The combination of new-car order backlogs, the lack of used-car supply following three years of drought and strong labour markets supporting private spending, has cushioned pre-owned model transactions for now.

Prices remain steady, although used cars are consistently trading below the highs of 2022. On average, Autovista Group editors see markets holding up relatively well in 2023, but the majority also expect a moderate contraction of used-vehicle prices looming in 2024.

Used-car price index in Europe, January 2019 to August 2023

Source: Autovista Group

There are heightened concerns about the used-car market performance of BEVs. The dark green line in the graph below represents several combined market effects in Germany. This includes higher lifecycle depreciation for the electric powertrain as the technology advances, as well as subdued demand on used-car markets compared to internal-combustion-engine vehicles.

Used-EV price realisation is also under the influence of recent new-model price cuts, discounting, and lower leasing rates. These relative performance differences between powertrains in Germany are representative of what is happening in other European markets.

Used-car price index by fuel type in Germany, January 2019 to August 2023

Source: Autovista Group

Risk of supply pressure

Autovista Group experts will be closely observing any supply pressures forming on new-car markets across the latter half of this year. Bursts of activity around attractive new BEV models with mass-market intent mean more launches across the rest of this year and into 2024. This should stimulate demand and support new-vehicle sales.

Furthermore, brands that are already highly established outside of Europe will make inroads into the region. This will push new-car supply up and average list prices down. It will also help stimulate mass markets and promote adoption of the new technology.

The combination of mass-market compatible prices for BEVs and technological advancement (higher ranges, lower charging times) may put further pressure on used-car prices for existing BEVs. Growing infrastructure will take some heat from this, as it tapers range anxiety. Lower incremental perceived benefits beyond high real-life ranges of above 400km will also help. However, few models can currently make this claim.

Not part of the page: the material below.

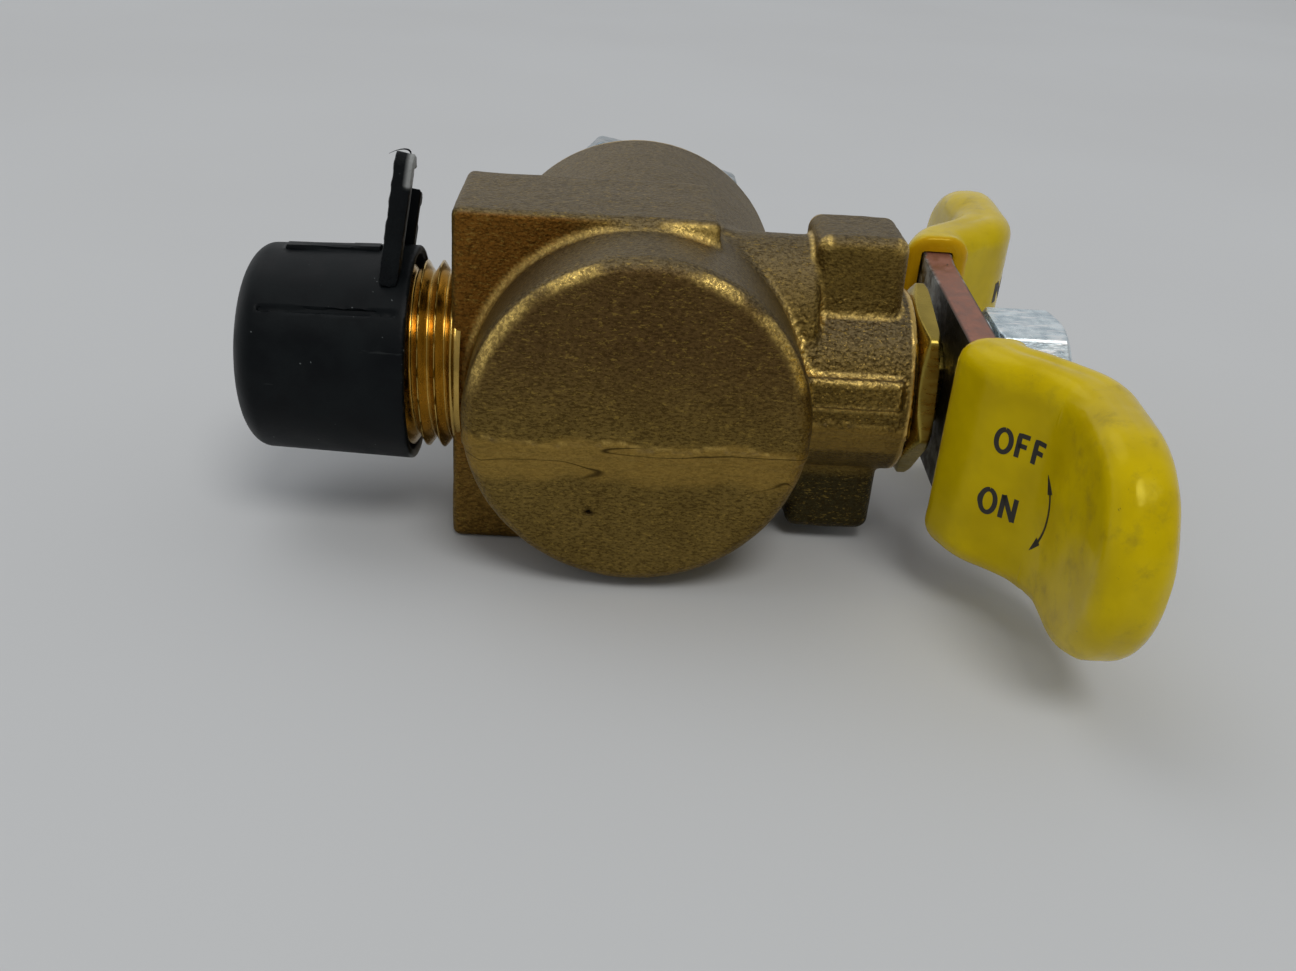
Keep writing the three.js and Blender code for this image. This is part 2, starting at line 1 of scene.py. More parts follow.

Importantly, as long as inflation levels are above target zones, monetary policy will depress demand. Governments will try to cushion the blow on certain societal groups but they will not counter central banks’ actions with adverse fiscal policy.

There are further risks to current economic outlooks. Two primary examples are the war in Ukraine and increasing protectionism, which is harmful to global trade and economic expansion. Current outlooks from the ECB reflect this fragility and uncertainty. After an expected expansion of 0.9% in 2023 for the EU, growth rates are predicted to move to 1.5% in 2024 and 1.6% in 2025.